Dryness affects trade-offs among soil functions via different mechanisms in semiarid and arid regions

Abstract

Soil is the basis of dryland ecosystems, which provide a variety of functions, such as nutrient cycling and hydrological regulation. Dryness poses a challenge to the ability of soil to support multiple functions simultaneously. However, little is known about how multiple soil functions respond to dryness and the factors influencing soil functions under different dryness levels, inhibiting our ability to better protect multiple soil functions. This study provides critical insights for predicting the evolution of soil multifunctionality under increasing aridity and formulating science-based adaptation strategies for dryland ecosystems. In this study, we investigated 58 sites in grassland areas in the drylands of China. We employed linear regression to analyze the effects of aridity on soil functions, used RMSE to assess trade-offs among soil functions across different aridity levels, and applied SEM to identify the driving mechanisms of soil functions. Our results showed that overall soil functions showed a significant decrease (R² = 0.42) as dryness intensified. Along the aridity gradient, there were trade-offs among soil functions, with soil nutrient retention higher than soil carbon sequestration capacity in the arid area but the opposite trend in the semiarid region.

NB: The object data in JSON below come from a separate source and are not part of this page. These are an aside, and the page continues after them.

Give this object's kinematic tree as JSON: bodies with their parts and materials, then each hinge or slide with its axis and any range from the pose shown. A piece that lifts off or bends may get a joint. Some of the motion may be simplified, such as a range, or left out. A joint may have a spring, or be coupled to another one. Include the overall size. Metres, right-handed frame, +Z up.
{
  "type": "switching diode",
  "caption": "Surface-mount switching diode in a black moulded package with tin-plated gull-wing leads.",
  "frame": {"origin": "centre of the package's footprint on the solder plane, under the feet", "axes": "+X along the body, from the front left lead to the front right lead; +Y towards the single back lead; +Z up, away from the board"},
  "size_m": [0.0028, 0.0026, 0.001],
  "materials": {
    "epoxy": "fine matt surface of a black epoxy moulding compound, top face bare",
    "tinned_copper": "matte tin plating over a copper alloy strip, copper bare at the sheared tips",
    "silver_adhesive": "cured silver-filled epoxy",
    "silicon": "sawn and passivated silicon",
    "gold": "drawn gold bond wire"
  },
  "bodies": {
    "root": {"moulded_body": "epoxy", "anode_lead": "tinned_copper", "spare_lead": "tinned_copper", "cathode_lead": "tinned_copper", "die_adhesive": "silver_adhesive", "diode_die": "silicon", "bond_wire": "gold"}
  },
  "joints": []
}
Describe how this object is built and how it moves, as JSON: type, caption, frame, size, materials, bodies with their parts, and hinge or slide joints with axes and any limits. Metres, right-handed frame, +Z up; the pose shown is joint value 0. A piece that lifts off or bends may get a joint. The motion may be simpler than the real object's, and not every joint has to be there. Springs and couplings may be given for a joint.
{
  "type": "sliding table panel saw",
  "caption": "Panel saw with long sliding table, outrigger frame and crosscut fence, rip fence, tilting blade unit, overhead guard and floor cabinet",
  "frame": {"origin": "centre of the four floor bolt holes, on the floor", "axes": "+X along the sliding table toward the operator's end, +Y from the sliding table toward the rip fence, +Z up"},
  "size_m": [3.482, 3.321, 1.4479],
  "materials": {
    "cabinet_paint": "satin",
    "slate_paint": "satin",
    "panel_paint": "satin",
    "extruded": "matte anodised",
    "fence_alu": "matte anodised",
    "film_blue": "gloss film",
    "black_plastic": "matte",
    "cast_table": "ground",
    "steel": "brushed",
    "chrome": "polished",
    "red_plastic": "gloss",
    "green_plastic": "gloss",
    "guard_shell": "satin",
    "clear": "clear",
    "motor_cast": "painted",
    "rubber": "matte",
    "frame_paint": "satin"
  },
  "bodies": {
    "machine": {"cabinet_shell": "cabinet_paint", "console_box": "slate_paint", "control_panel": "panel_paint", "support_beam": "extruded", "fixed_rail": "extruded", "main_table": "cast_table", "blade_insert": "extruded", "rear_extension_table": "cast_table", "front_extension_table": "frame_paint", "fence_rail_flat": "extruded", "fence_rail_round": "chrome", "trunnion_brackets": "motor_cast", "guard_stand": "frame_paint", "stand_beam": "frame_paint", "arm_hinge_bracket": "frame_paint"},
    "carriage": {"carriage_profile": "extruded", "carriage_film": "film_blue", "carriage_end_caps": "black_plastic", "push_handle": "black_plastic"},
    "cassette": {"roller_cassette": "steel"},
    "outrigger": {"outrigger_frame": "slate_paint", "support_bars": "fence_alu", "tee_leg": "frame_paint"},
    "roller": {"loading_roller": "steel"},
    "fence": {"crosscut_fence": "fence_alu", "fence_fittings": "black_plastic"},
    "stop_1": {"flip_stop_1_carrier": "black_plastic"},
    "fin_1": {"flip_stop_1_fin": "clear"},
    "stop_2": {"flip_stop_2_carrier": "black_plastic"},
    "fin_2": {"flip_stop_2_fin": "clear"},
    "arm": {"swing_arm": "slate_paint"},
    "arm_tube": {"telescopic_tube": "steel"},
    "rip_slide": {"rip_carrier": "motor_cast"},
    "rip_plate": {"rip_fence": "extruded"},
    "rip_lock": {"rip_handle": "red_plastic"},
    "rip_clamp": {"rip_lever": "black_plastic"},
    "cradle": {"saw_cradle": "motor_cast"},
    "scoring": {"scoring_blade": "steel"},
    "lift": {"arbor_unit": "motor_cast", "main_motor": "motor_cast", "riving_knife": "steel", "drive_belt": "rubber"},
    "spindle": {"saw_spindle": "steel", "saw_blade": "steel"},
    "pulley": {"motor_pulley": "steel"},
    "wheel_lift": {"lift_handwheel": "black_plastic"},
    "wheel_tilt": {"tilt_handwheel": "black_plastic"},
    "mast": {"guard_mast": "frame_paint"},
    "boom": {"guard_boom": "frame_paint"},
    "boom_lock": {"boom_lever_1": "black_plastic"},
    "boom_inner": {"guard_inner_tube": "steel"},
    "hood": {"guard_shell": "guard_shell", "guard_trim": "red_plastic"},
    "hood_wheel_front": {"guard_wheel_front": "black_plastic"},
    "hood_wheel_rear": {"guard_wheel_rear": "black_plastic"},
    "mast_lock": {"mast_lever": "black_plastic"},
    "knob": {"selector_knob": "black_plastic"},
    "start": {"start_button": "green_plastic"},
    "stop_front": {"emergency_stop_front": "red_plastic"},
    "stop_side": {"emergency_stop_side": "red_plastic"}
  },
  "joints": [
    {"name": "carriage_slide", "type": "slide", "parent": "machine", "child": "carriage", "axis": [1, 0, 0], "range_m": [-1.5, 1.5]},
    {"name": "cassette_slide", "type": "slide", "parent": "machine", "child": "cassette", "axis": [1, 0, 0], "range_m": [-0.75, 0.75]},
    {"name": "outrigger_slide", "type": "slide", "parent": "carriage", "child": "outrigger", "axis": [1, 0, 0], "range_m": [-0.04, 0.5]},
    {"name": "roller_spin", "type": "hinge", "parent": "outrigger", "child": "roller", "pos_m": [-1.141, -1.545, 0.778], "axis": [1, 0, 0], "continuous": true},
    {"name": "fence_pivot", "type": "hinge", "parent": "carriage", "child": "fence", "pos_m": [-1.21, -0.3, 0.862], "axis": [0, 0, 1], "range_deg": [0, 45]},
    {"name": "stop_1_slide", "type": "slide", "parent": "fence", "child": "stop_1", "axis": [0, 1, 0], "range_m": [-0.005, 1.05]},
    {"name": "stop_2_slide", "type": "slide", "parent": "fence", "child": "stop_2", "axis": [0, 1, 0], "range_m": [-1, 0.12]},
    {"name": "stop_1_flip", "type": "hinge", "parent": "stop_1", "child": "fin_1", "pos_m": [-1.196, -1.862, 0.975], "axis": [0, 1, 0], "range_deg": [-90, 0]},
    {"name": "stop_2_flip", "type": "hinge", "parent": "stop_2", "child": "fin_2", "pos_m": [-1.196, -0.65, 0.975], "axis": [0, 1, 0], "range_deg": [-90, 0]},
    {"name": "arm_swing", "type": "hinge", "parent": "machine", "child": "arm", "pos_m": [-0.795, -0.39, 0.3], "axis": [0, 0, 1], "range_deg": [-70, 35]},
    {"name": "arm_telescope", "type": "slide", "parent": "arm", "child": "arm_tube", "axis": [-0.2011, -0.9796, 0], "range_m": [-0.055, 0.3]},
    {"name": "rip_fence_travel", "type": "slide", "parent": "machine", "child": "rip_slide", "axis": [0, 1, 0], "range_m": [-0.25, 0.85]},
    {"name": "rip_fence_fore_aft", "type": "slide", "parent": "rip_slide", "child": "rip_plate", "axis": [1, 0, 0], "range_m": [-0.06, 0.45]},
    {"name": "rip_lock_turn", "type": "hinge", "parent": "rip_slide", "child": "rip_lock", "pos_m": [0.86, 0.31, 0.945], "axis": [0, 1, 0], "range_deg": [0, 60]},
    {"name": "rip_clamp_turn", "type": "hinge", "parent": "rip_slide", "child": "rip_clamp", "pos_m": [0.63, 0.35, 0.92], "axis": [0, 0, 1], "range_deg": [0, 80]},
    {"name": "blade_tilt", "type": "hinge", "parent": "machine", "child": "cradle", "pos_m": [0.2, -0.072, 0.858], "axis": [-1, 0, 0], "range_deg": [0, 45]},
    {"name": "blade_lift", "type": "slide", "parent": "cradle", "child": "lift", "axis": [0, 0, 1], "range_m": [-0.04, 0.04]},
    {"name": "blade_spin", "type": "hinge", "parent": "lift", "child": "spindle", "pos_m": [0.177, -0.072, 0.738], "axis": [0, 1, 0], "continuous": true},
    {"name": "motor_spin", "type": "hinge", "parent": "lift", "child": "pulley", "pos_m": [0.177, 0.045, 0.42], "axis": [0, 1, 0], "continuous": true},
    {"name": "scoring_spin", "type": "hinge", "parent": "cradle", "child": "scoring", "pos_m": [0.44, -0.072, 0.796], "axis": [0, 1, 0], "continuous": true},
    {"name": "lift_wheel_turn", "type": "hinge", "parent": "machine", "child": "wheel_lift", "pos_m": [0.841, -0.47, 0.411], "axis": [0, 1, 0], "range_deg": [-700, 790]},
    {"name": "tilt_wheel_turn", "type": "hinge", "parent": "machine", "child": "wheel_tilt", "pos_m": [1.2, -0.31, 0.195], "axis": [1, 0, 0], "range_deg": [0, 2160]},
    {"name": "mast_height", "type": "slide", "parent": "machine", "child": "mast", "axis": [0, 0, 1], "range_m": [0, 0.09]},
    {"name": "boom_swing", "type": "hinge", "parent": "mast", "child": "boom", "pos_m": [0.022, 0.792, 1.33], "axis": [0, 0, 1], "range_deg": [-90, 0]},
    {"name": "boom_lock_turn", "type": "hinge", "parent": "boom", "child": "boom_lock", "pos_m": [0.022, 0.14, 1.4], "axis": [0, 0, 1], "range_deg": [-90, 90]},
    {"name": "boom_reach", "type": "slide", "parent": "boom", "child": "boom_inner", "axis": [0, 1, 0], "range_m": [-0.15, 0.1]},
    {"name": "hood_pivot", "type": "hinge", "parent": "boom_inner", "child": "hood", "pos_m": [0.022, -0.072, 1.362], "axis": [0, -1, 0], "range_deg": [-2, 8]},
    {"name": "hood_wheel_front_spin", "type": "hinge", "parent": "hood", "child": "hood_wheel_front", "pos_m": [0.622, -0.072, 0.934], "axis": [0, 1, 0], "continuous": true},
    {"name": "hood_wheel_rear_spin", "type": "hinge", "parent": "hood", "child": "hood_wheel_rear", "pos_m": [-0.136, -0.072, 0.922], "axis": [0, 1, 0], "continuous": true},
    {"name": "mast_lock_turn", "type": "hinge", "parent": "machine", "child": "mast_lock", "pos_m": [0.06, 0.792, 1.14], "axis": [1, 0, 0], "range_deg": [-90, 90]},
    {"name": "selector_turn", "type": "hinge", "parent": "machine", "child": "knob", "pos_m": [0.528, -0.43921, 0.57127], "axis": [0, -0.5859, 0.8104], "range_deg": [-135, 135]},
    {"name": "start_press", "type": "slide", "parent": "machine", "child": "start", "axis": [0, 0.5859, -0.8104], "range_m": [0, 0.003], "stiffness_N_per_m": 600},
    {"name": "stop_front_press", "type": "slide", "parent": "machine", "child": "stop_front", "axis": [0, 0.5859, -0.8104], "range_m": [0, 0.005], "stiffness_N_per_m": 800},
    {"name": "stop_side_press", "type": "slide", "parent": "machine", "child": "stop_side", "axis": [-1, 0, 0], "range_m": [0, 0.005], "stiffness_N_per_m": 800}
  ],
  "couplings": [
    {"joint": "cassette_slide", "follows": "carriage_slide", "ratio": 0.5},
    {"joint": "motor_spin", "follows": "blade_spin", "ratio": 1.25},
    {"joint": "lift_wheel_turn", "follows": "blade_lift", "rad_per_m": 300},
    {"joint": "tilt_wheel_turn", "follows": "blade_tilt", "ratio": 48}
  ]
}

Aridity affected soil functions via different mechanisms under different aridity levels. In the arid zone, aridity had a direct negative effect (pathway coefficients −0.92 and −0.63, respectively) on soil moisture, while in the semiarid area, dryness negatively affected soil function through soil properties (silt) (pathway coefficients −0.25) and vegetation (plant cover, belowground biomass) (pathway coefficients −0.33 and −0.62, respectively). Our study provides evidence that a predicted drier climate will further limit soil functions and induce trade-offs among soil nutrients and soil carbon sequestration capacity along an aridity gradient. Based on the distinct mechanisms of soil functional degradation in arid and semiarid regions, differentiated ecological strategies should be appropriately implemented to maintain soil multifunctionality.